According to a fan translation of the moment, Jimin said, "I feel that a lot of circumstances have caused not just ARMY here but also everyone else all over the world to be surprised and concerned. It truly hurts my heart. I believe that there will be a lot of opportunities for us to meet from now on. I don’t think I’ll be able to forget today’s first Tokyo Dome concert we had with all of you. I’m really happy to be with all of you ARMY here. I would be happy if you too could feel happy from watching us. Thank you so much for today. I really love you! Thank you!" Elite Daily reached out to Big Hit for confirmation on the English translation of Jimin's speech, but did not hear back by the time of publication.

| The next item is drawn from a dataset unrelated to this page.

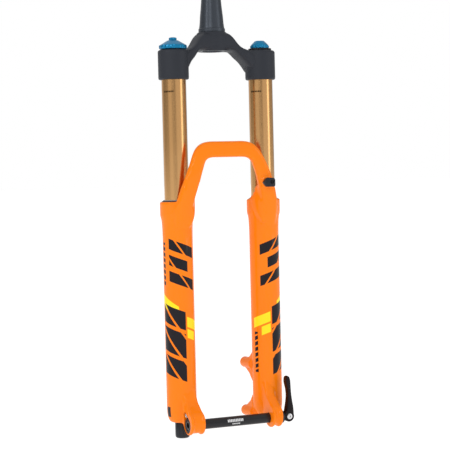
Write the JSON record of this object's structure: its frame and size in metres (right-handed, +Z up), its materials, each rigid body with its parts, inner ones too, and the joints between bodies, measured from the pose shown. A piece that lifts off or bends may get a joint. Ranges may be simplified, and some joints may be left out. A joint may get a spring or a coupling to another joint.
{
  "type": "suspension fork",
  "caption": "Single-crown telescopic bicycle suspension fork with a tapered steerer, braced lower legs, adjuster dials and a quick-release through axle.",
  "frame": {"origin": "crown race seat on the steerer's axis", "axes": "+Z up the steerer, the fork's front faces -Y, +X is the rider's left"},
  "size_m": [0.191, 0.098, 0.815],
  "materials": {
    "orange_paint": "gloss",
    "gold_coat": "satin, hard anodised gold",
    "grey_anodise": "satin, dark grey anodised",
    "steerer_grey": "satin, dark grey anodised, brushed round",
    "blue_anodise": "satin, blue anodised",
    "black_anodise": "satin, black anodised",
    "bright_steel": "bright",
    "bare_aluminium": "machined",
    "black_rubber": "matt",
    "oiled_foam": "open-cell foam, oiled",
    "bushing_coat": "low-friction coating on a split shell",
    "blue_plastic": "moulded",
    "black_plastic": "moulded"
  },
  "bodies": {
    "upper_assembly": {"steerer_tube": "steerer_grey", "crown": "grey_anodise", "stanchion_right": "gold_coat", "stanchion_left": "gold_coat", "damper_top_cap": "black_anodise", "damper_cartridge": "bare_aluminium", "compression_valve": "bright_steel", "damper_bladder": "black_rubber", "damper_seal_head": "black_anodise", "air_top_cap": "black_anodise", "valve_body": "bright_steel", "volume_spacer_1": "blue_plastic", "volume_spacer_2": "blue_plastic", "volume_spacer_3": "blue_plastic", "top_out_bumper": "black_rubber", "air_seal_head": "black_plastic", "seal_head_circlip": "bright_steel"},
    "compression_dial": {"compression_dial": "blue_anodise"},
    "compression_fine_knob": {"compression_fine_knob": "blue_anodise"},
    "air_cap": {"air_cap": "blue_anodise"},
    "valve_core": {"valve_core_pin": "bright_steel"},
    "lower_assembly": {"lower_casting": "orange_paint", "wiper_seal_left": "black_rubber", "wiper_seal_right": "black_rubber", "foam_ring_left": "oiled_foam", "foam_ring_right": "oiled_foam", "upper_bushing_left": "bushing_coat", "upper_bushing_right": "bushing_coat", "lower_bushing_left": "bushing_coat", "lower_bushing_right": "bushing_coat", "crush_washer_left": "bare_aluminium", "crush_washer_right": "bare_aluminium", "bottom_out_bumper": "black_rubber", "air_foot_nut": "black_anodise", "damper_foot_nut": "black_anodise", "air_shaft": "bare_aluminium", "air_piston": "black_plastic", "damper_shaft": "bright_steel", "damper_piston": "bright_steel", "hose_guide": "black_plastic", "hose_guide_screw": "bright_steel", "axle_nut": "black_anodise", "axle_nut_keeper": "bright_steel", "keeper_screw": "bright_steel"},
    "rebound_knob": {"rebound_knob": "blue_anodise"},
    "rebound_cover": {"rebound_cover": "black_plastic"},
    "axle_carrier": {"axle_washer": "bare_aluminium"},
    "axle": {"axle_shaft": "black_anodise", "cam_follower": "black_plastic", "lever_pivot_pin": "bright_steel"},
    "lever": {"qr_lever": "black_anodise"}
  },
  "joints": [
    {"name": "fork_travel", "type": "slide", "parent": "upper_assembly", "child": "lower_assembly", "axis": [0, 0, 1], "range_m": [0, 0.17], "stiffness_N_per_m": 3000, "springref_m": -0.02},
    {"name": "compression_dial_turn", "type": "hinge", "parent": "upper_assembly", "child": "compression_dial", "pos_m": [-0.0705, -0.017, -0.022], "axis": [0, 0, 1], "range_deg": [0, 90]},
    {"name": "compression_fine_turn", "type": "hinge", "parent": "upper_assembly", "child": "compression_fine_knob", "pos_m": [-0.0705, -0.017, -0.012], "axis": [0, 0, 1], "range_deg": [0, 330]},
    {"name": "air_cap_lift", "type": "slide", "parent": "upper_assembly", "child": "air_cap", "axis": [0, 0, 1], "range_m": [0, 0.02]},
    {"name": "valve_core_press", "type": "slide", "parent": "upper_assembly", "child": "valve_core", "axis": [0, 0, -1], "range_m": [0, 0.0015], "stiffness_N_per_m": 2000, "springref_m": -0.001},
    {"name": "rebound_turn", "type": "hinge", "parent": "lower_assembly", "child": "rebound_knob", "pos_m": [-0.0705, -0.017, -0.588], "axis": [0, 0, 1], "range_deg": [0, 330]},
    {"name": "rebound_cover_pull", "type": "slide", "parent": "lower_assembly", "child": "rebound_cover", "axis": [0, 0, -1], "range_m": [0, 0.03]},
    {"name": "axle_withdraw", "type": "slide", "parent": "lower_assembly", "child": "axle_carrier", "axis": [1, 0, 0], "range_m": [0, 0.17]},
    {"name": "axle_turn", "type": "hinge", "parent": "axle_carrier", "child": "axle", "pos_m": [0, -0.051, -0.577], "axis": [1, 0, 0], "range_deg": [0, 180]},
    {"name": "lever_swing", "type": "hinge", "parent": "axle", "child": "lever", "pos_m": [0.087, -0.051, -0.577], "axis": [0, 1, 0], "range_deg": [0, 150]}
  ]
}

Sure enough, Big Hit Entertainment followed suit, addressing the controversies head-on in a statement released on Twitter and Facebook.

In a statement first released in Korean, and then in English and Japanese, Big Hit not only apologized for the CéCi photoshoot, as mentioned above, but also for any hurt the atomic bomb imagery on Jimin's shirt may have caused victims of the use of atomic bombs. Finally, they expressed a renewed commitment to being sensitive to all social, historical, and cultural backgrounds so that this never happens again. You can read their entire statement below.

It's great to see that BTS and Big Hit Entertainment do not take the feedback they get from their concerned fans lightly and are committing themselves to be even more sensitive in the future. But it's also so amazing to see that the BTS ARMY's confidence in them (and their ability to do what is right) never wavered. It's a good day for BTS and the BTS ARMY.